- [Exercise aim]: Output every entry exactly as written.

JSON records of objects
>> begin
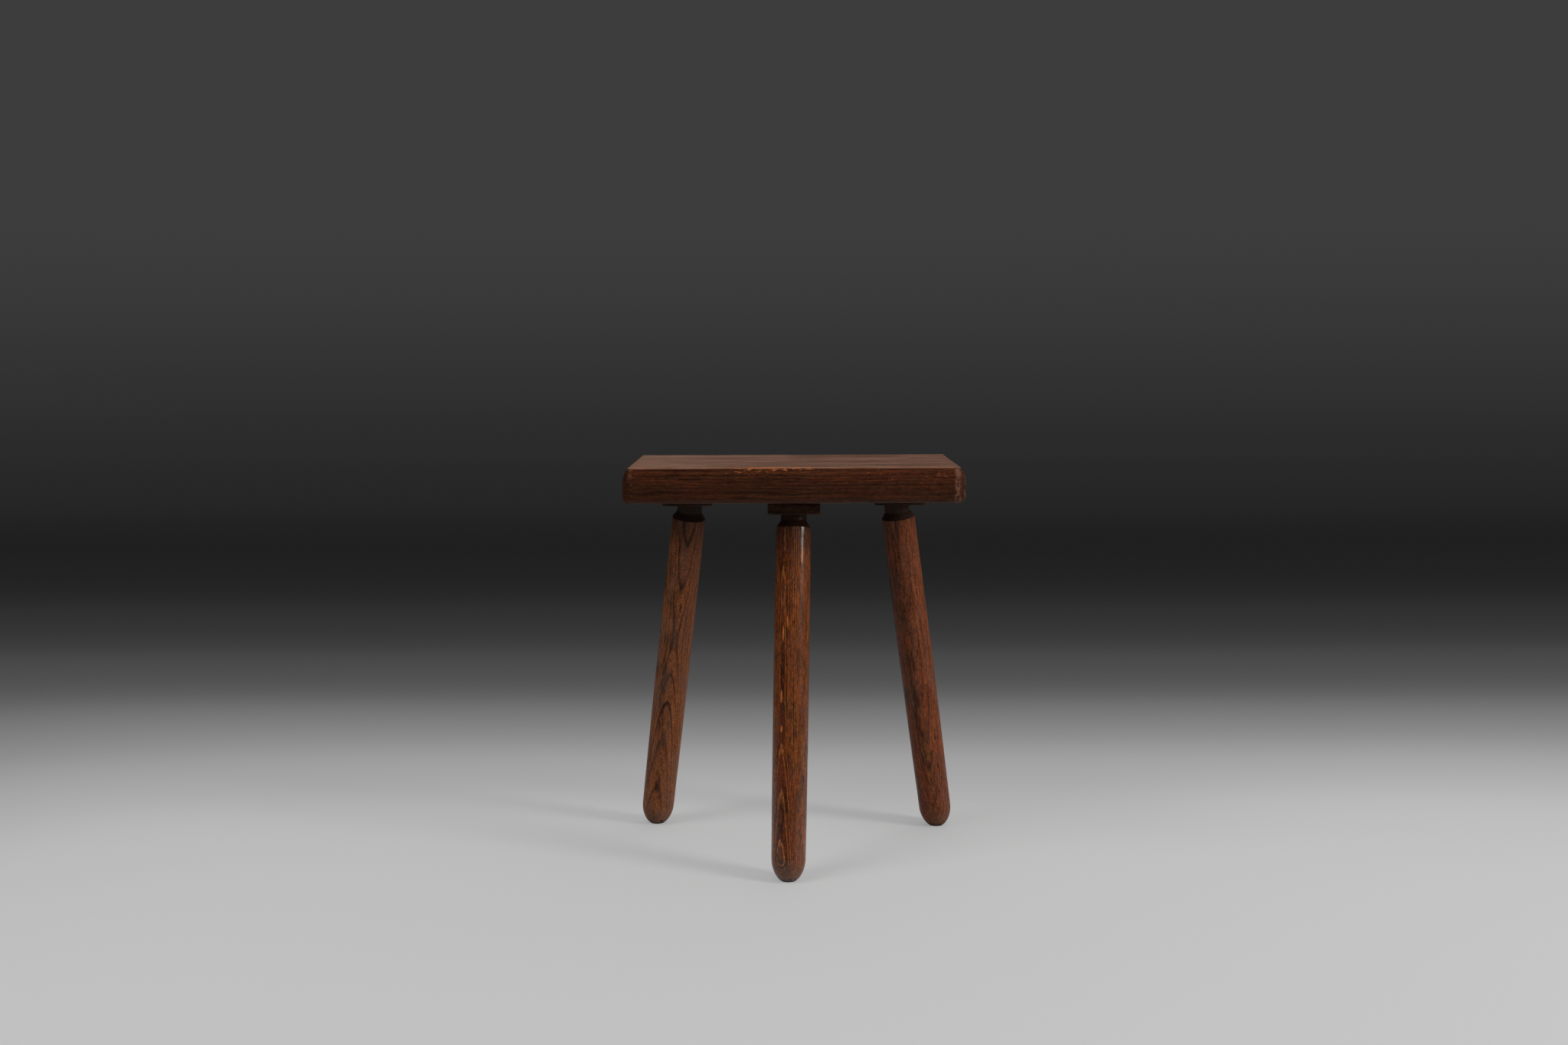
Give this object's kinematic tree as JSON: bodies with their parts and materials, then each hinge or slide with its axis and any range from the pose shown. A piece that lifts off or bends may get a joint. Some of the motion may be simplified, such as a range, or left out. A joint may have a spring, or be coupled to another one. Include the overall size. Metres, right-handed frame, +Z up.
{
  "type": "tripod stool",
  "caption": "Low wooden stool: a thick rectangular seat with bulged ends on turned, splayed legs with necks and rounded feet, let into square blocks under the seat.",
  "frame": {"origin": "on the floor, at the middle of the stool's bounding box", "axes": "+Z up out of the seat's top, +X along the seat towards the right leg, -Y towards the front leg"},
  "size_m": [0.3662, 0.2518, 0.44],
  "materials": {
    "seat_oak": "dark brown stained oak under a satin wax, paler and greyer where the top is rubbed",
    "block_oak": "black-brown stained oak, satin",
    "leg_oak": "orange-brown stained oak, turned, satin lacquer, with black-brown neck and shoulder",
    "wedge_wood": "bare hardwood, hidden in the joint",
    "screw_steel": "dull steel with slotted heads",
    "pad_rubber": "matt black-brown"
  },
  "bodies": {
    "root": {"seat": "seat_oak", "front_block": "block_oak", "left_block": "block_oak", "right_block": "block_oak", "front_leg": "leg_oak", "left_leg": "leg_oak", "right_leg": "leg_oak", "front_wedge": "wedge_wood", "left_wedge": "wedge_wood", "right_wedge": "wedge_wood", "block_screws": "screw_steel", "front_pad": "pad_rubber", "left_pad": "pad_rubber", "right_pad": "pad_rubber"}
  },
  "joints": []
}
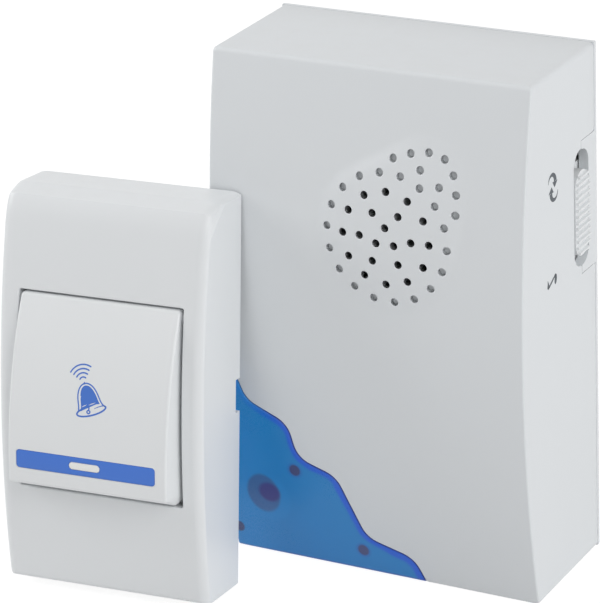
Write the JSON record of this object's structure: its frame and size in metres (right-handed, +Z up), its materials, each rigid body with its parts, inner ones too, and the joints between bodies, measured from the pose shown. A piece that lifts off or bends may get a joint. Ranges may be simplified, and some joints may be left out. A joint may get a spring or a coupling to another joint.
{
  "type": "wireless doorbell",
  "caption": "Battery chime receiver with domed perforated speaker grille and blue corner lens, and a slim push unit with a sprung rocker button leaning on it.",
  "frame": {"origin": "centre of the chime receiver's flat base", "axes": "+X to the receiver's right seen from its front, +Y to its back (wall side), +Z up"},
  "size_m": [0.0926, 0.0621, 0.095],
  "materials": {
    "chime_white": "fine satin",
    "push_white": "fine satin",
    "rocker_white": "satin",
    "knob_white": "satin",
    "blue_lens": "translucent",
    "strip_blue": "satin",
    "window_white": "translucent",
    "black_plastic": "matt",
    "plated_steel": "nickel plated",
    "magnet_grey": "matt",
    "cone_film": "satin film",
    "board_green": "solder mask",
    "copper_wire": "enamelled",
    "led_clear": "clear epoxy",
    "cell_jacket": "printed film"
  },
  "bodies": {
    "receiver": {"chime_front_shell": "chime_white", "corner_lens": "blue_lens", "chime_rear_cover": "chime_white", "aa_cells": "cell_jacket", "bridge_contact": "plated_steel", "terminal_contacts": "plated_steel", "battery_springs": "plated_steel", "case_screws": "plated_steel", "slide_switch_body": "plated_steel", "switch_board": "board_green", "speaker_frame": "plated_steel", "speaker_yoke": "plated_steel", "speaker_magnet": "magnet_grey", "speaker_pole_plate": "plated_steel", "speaker_diaphragm": "cone_film", "chime_circuit_board": "board_green", "melody_chip": "black_plastic", "chime_capacitors": "black_plastic", "receiver_module": "board_green", "tuning_coil": "copper_wire", "antenna_wire": "copper_wire", "chime_led": "led_clear"},
    "push_unit": {"push_front_shell": "push_white", "push_back_plate": "push_white", "push_circuit_board": "board_green", "tact_switch_body": "black_plastic", "push_led": "led_clear", "push_cell": "cell_jacket", "push_cell_contacts": "plated_steel", "push_cell_spring": "plated_steel", "encoder_chip": "black_plastic", "resonator_can": "plated_steel"},
    "rocker": {"push_rocker": "rocker_white", "indicator_strip": "strip_blue", "indicator_window": "window_white"},
    "plunger": {"tact_switch_plunger": "black_plastic"},
    "slider": {"slider_knob": "knob_white", "switch_lever": "black_plastic"},
    "battery_door": {"battery_door": "chime_white"}
  },
  "joints": [
    {"name": "push_unit_lift", "type": "slide", "parent": "receiver", "child": "push_unit", "axis": [0, 0, 1], "range_m": [0, 0.06]},
    {"name": "rocker_press", "type": "hinge", "parent": "push_unit", "child": "rocker", "pos_m": [-0.04112, -0.03565, 0.05335], "axis": [0.9957, 0.0924, 0], "range_deg": [0, 2], "stiffness_Nm_per_rad": 1.2, "springref_deg": -1.15},
    {"name": "plunger_slide", "type": "slide", "parent": "push_unit", "child": "plunger", "axis": [-0.0915, 0.9865, -0.1357], "range_m": [0, 0.0005]},
    {"name": "slider_slide", "type": "slide", "parent": "receiver", "child": "slider", "axis": [0, 0, 1], "range_m": [0, 0.002]},
    {"name": "battery_door_turn", "type": "hinge", "parent": "receiver", "child": "battery_door", "pos_m": [0, 0.01295, 0.0053], "axis": [-1, 0, 0], "range_deg": [0, 75]}
  ],
  "couplings": [
    {"joint": "plunger_slide", "follows": "rocker_press", "m_per_rad": 0.014}
  ]
}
>> end
- [Task answer]:
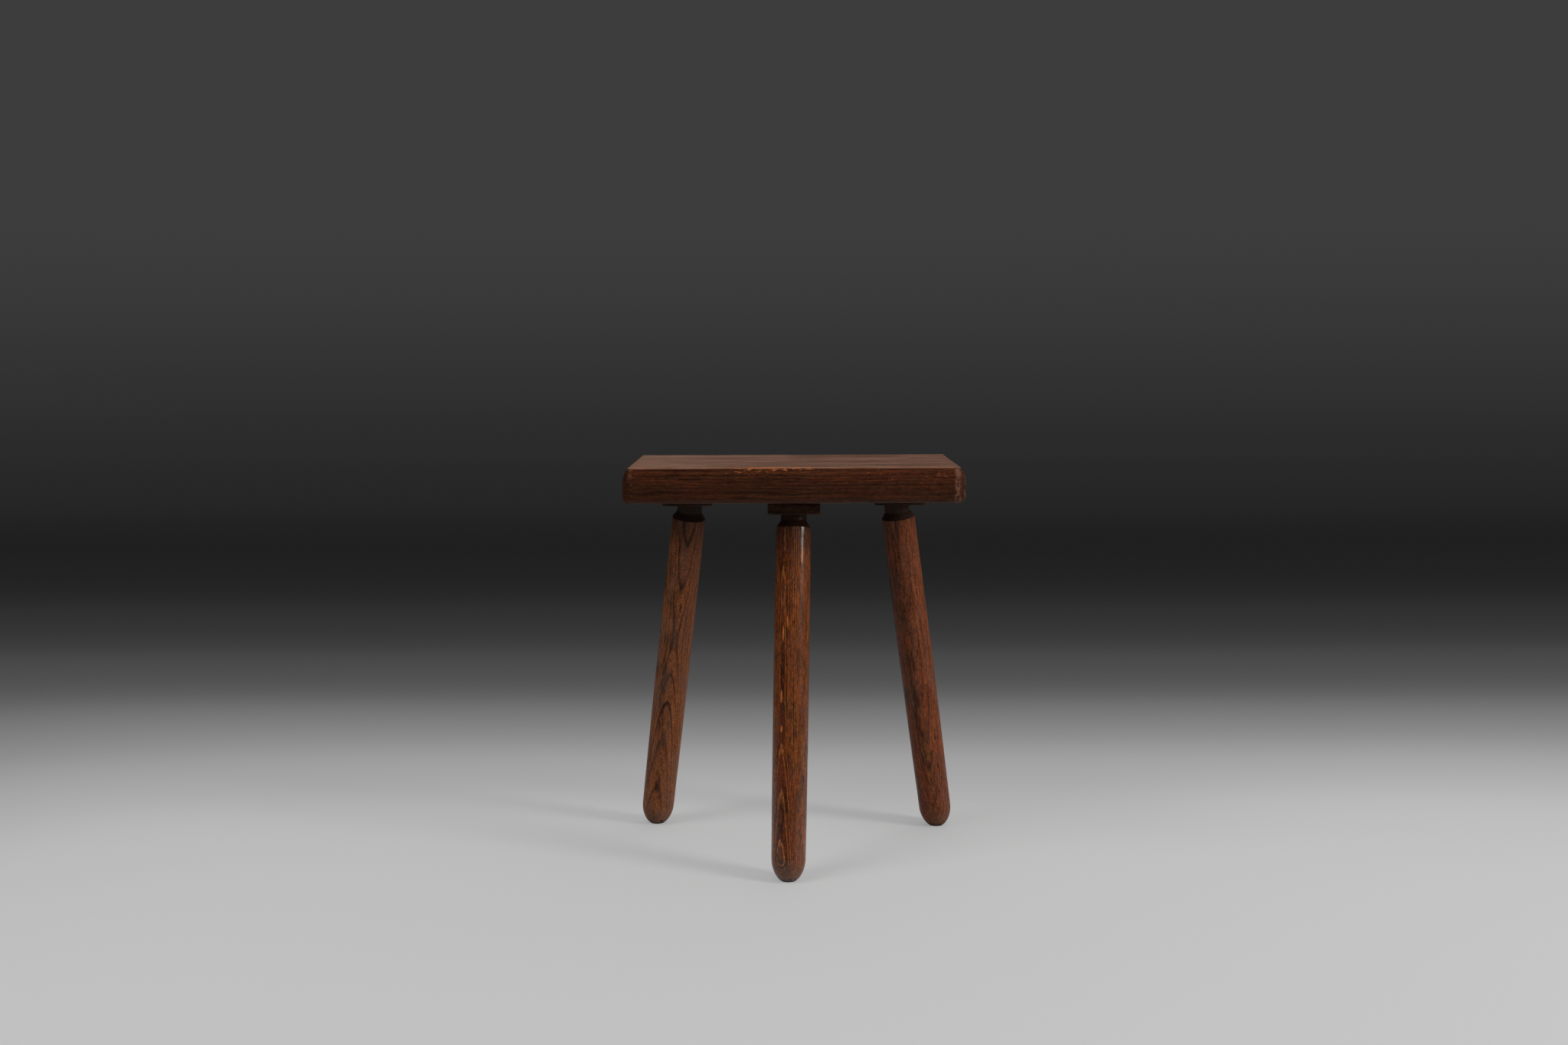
Give this object's kinematic tree as JSON: bodies with their parts and materials, then each hinge or slide with its axis and any range from the pose shown. A piece that lifts off or bends may get a joint. Some of the motion may be simplified, such as a range, or left out. A joint may have a spring, or be coupled to another one. Include the overall size. Metres, right-handed frame, +Z up.
{
  "type": "tripod stool",
  "caption": "Low wooden stool: a thick rectangular seat with bulged ends on turned, splayed legs with necks and rounded feet, let into square blocks under the seat.",
  "frame": {"origin": "on the floor, at the middle of the stool's bounding box", "axes": "+Z up out of the seat's top, +X along the seat towards the right leg, -Y towards the front leg"},
  "size_m": [0.3662, 0.2518, 0.44],
  "materials": {
    "seat_oak": "dark brown stained oak under a satin wax, paler and greyer where the top is rubbed",
    "block_oak": "black-brown stained oak, satin",
    "leg_oak": "orange-brown stained oak, turned, satin lacquer, with black-brown neck and shoulder",
    "wedge_wood": "bare hardwood, hidden in the joint",
    "screw_steel": "dull steel with slotted heads",
    "pad_rubber": "matt black-brown"
  },
  "bodies": {
    "root": {"seat": "seat_oak", "front_block": "block_oak", "left_block": "block_oak", "right_block": "block_oak", "front_leg": "leg_oak", "left_leg": "leg_oak", "right_leg": "leg_oak", "front_wedge": "wedge_wood", "left_wedge": "wedge_wood", "right_wedge": "wedge_wood", "block_screws": "screw_steel", "front_pad": "pad_rubber", "left_pad": "pad_rubber", "right_pad": "pad_rubber"}
  },
  "joints": []
}
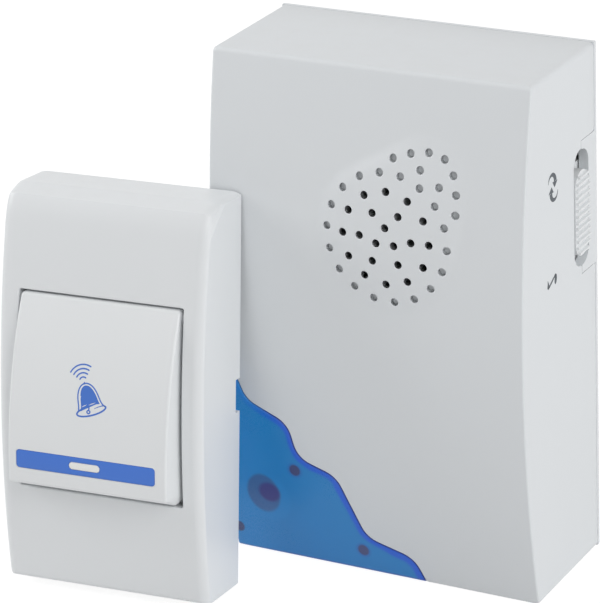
Write the JSON record of this object's structure: its frame and size in metres (right-handed, +Z up), its materials, each rigid body with its parts, inner ones too, and the joints between bodies, measured from the pose shown. A piece that lifts off or bends may get a joint. Ranges may be simplified, and some joints may be left out. A joint may get a spring or a coupling to another joint.
{
  "type": "wireless doorbell",
  "caption": "Battery chime receiver with domed perforated speaker grille and blue corner lens, and a slim push unit with a sprung rocker button leaning on it.",
  "frame": {"origin": "centre of the chime receiver's flat base", "axes": "+X to the receiver's right seen from its front, +Y to its back (wall side), +Z up"},
  "size_m": [0.0926, 0.0621, 0.095],
  "materials": {
    "chime_white": "fine satin",
    "push_white": "fine satin",
    "rocker_white": "satin",
    "knob_white": "satin",
    "blue_lens": "translucent",
    "strip_blue": "satin",
    "window_white": "translucent",
    "black_plastic": "matt",
    "plated_steel": "nickel plated",
    "magnet_grey": "matt",
    "cone_film": "satin film",
    "board_green": "solder mask",
    "copper_wire": "enamelled",
    "led_clear": "clear epoxy",
    "cell_jacket": "printed film"
  },
  "bodies": {
    "receiver": {"chime_front_shell": "chime_white", "corner_lens": "blue_lens", "chime_rear_cover": "chime_white", "aa_cells": "cell_jacket", "bridge_contact": "plated_steel", "terminal_contacts": "plated_steel", "battery_springs": "plated_steel", "case_screws": "plated_steel", "slide_switch_body": "plated_steel", "switch_board": "board_green", "speaker_frame": "plated_steel", "speaker_yoke": "plated_steel", "speaker_magnet": "magnet_grey", "speaker_pole_plate": "plated_steel", "speaker_diaphragm": "cone_film", "chime_circuit_board": "board_green", "melody_chip": "black_plastic", "chime_capacitors": "black_plastic", "receiver_module": "board_green", "tuning_coil": "copper_wire", "antenna_wire": "copper_wire", "chime_led": "led_clear"},
    "push_unit": {"push_front_shell": "push_white", "push_back_plate": "push_white", "push_circuit_board": "board_green", "tact_switch_body": "black_plastic", "push_led": "led_clear", "push_cell": "cell_jacket", "push_cell_contacts": "plated_steel", "push_cell_spring": "plated_steel", "encoder_chip": "black_plastic", "resonator_can": "plated_steel"},
    "rocker": {"push_rocker": "rocker_white", "indicator_strip": "strip_blue", "indicator_window": "window_white"},
    "plunger": {"tact_switch_plunger": "black_plastic"},
    "slider": {"slider_knob": "knob_white", "switch_lever": "black_plastic"},
    "battery_door": {"battery_door": "chime_white"}
  },
  "joints": [
    {"name": "push_unit_lift", "type": "slide", "parent": "receiver", "child": "push_unit", "axis": [0, 0, 1], "range_m": [0, 0.06]},
    {"name": "rocker_press", "type": "hinge", "parent": "push_unit", "child": "rocker", "pos_m": [-0.04112, -0.03565, 0.05335], "axis": [0.9957, 0.0924, 0], "range_deg": [0, 2], "stiffness_Nm_per_rad": 1.2, "springref_deg": -1.15},
    {"name": "plunger_slide", "type": "slide", "parent": "push_unit", "child": "plunger", "axis": [-0.0915, 0.9865, -0.1357], "range_m": [0, 0.0005]},
    {"name": "slider_slide", "type": "slide", "parent": "receiver", "child": "slider", "axis": [0, 0, 1], "range_m": [0, 0.002]},
    {"name": "battery_door_turn", "type": "hinge", "parent": "receiver", "child": "battery_door", "pos_m": [0, 0.01295, 0.0053], "axis": [-1, 0, 0], "range_deg": [0, 75]}
  ],
  "couplings": [
    {"joint": "plunger_slide", "follows": "rocker_press", "m_per_rad": 0.014}
  ]
}